А терпение бывает разное. Одно дело терпение, повторюсь, к тяготам войны, основанное на вере в победу и в свое руководство, о чем говорил Сталин, упомянув об ошибках и «отчаянном положении в 1941―1942 годы»: «Иной народ мог бы сказать правительству: вы не оправдали наших ожиданий, уходите прочь, мы поставим другое правительство, которое заключит мир с Германией и обеспечит нам покой. Но русский народ не пошел на это». Однако совсем другое дело ― терпение к угнетателям чужеземным или своим. Его у русского народа не так уж много.

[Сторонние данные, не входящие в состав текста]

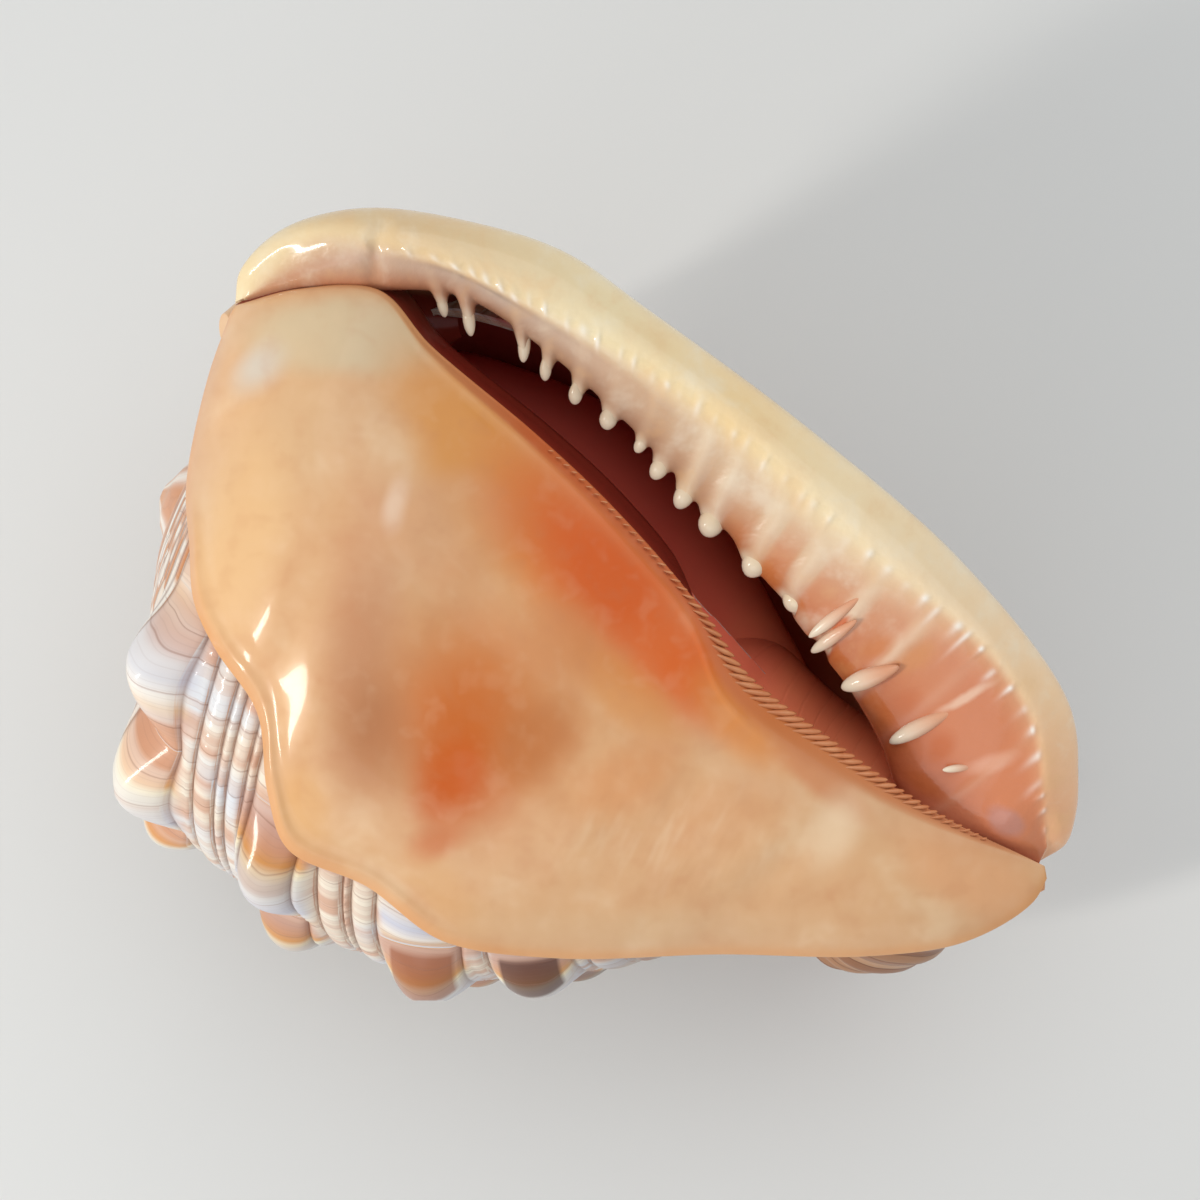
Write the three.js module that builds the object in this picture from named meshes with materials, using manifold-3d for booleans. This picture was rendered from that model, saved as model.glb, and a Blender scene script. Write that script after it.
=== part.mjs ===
// A helmet shell lying on its back, as a three.js scene. Millimetres, +Z up, +X towards the canal end.
// The shell is drawn in its own frame, with the wide flat face level at Z = 0, then set down on its knobs.
import * as THREE from 'three';
import { mergeVertices } from 'three/addons/utils/BufferGeometryUtils.js';
import Module from 'manifold-3d';

const wasm = await Module();
wasm.setup();

// Coiling: the apex, the axis that the whorls turn about, and how fast they grow.
const apex = new THREE.Vector3(-75.7, 18.3, -50);
const axis = new THREE.Vector3(0.9, -0.4155, 0.1305).normalize();
const leftward = new THREE.Vector3(-0.419, -0.908, 0).normalize(); // turn 0 points this way
const upward = new THREE.Vector3(-0.2085, 0.096, 0.978).normalize(); // turn 90 leans back a little
const growth = 1.25; // size gained in one whorl
const faceFlatness = 0.76; // depth over width, on the face
const backFlatness = 0.84; // and on the back
const lipSideWidth = 0.93; // width on the side of the lip over width on the left
const lipTurn = 150; // degrees from leftward, over the face, to where the body whorl ends
const rimLean = 28; // how much further that end reaches beside the canal
const wall = 4;

// Radius of the body whorl along the axis, measured on its left side, from suture to canal.
const whorlProfile = [
  [13.5, 31], [17, 38], [21, 44], [26, 49], [33, 52.5], [43, 54.8], [52, 55.8], [62, 56.6],
  [72, 56], [80, 53.8], [88, 50.5], [97, 45.5], [106, 39.5], [115, 32], [124, 24.5], [131, 18.5], [138, 12],
];
const frontEnd = 138;

// Spiral rows of knobs: place along the axis, height, half length along and half width round, in mm
// and degrees, the turn at which one knob of the row stands, how far it leans back, and the turns over
// which the row sinks where the shield and the lip cover it.
const knobSpacing = 33;
const knobRows = [
  { along: 25, height: 7.5, reach: 8, phase: 24, lean: 35, cover: [[60, 1], [85, 0], [170, 0], [205, 1]] },
  { along: 52, height: 6, reach: 8, phase: -6, lean: 5, cover: [[35, 1], [55, 0], [170, 0], [205, 1]] },
  { along: 79, height: 5.5, reach: 7.5, phase: 5, lean: -15, cover: [[25, 1], [45, 0], [170, 0], [205, 1]] },
  { along: 95, height: 4, reach: 6.5, phase: 3, lean: -30, cover: [[25, 1], [45, 0], [170, 0], [205, 1]] },
];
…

Ни один народ не подвергался столько раз иноплеменным вторжениям и не отстаивал свою национальную свободу. Только припомните: татаро-монгольское иго, шведы и немецкие рыцари, разгромленные Александром Невским, поляки с кучей Лжедмитриев, опять шведы со своим Карлом и Мазепой, французы с Наполеоном во главе всей Европы, опять французы, англичане, турки да итальянцы все вместе в Крыму, немцы со своим Вильгельмом, три похода Антанты вкупе с американцами и японцами, опять немцы, в сто раз посиль- невшие и пострашневшие… И что с ними со всеми случилось на русской земле среди нечуждых им гробов, которых становилось се больше и больше?
В то же время нигде в мире не было столько самых решительных выступлений против социального угнетения: соляные, холерные, медные, стрелецкие, картофельные бунты и мятежи, восстания и крестьянские войны под руководством Болотникова и Булавина, Разина и Пугачева, революции 1905 года, Февральская, Октябрьская… И очень странно, если Путину и Медведеву в тревожных снах не слышатся слова, которые народ мог сказать, но не сказал в 1941―1942 годы: «Вы не оправдали наших ожиданий, уходите прочь из первых трех рядов, мы поставим другое правительство, которое отменит все ваши людоедские реформы и обеспечит нам покой». Сталин хорошо знал, что такое терпение и терпимость русского народа.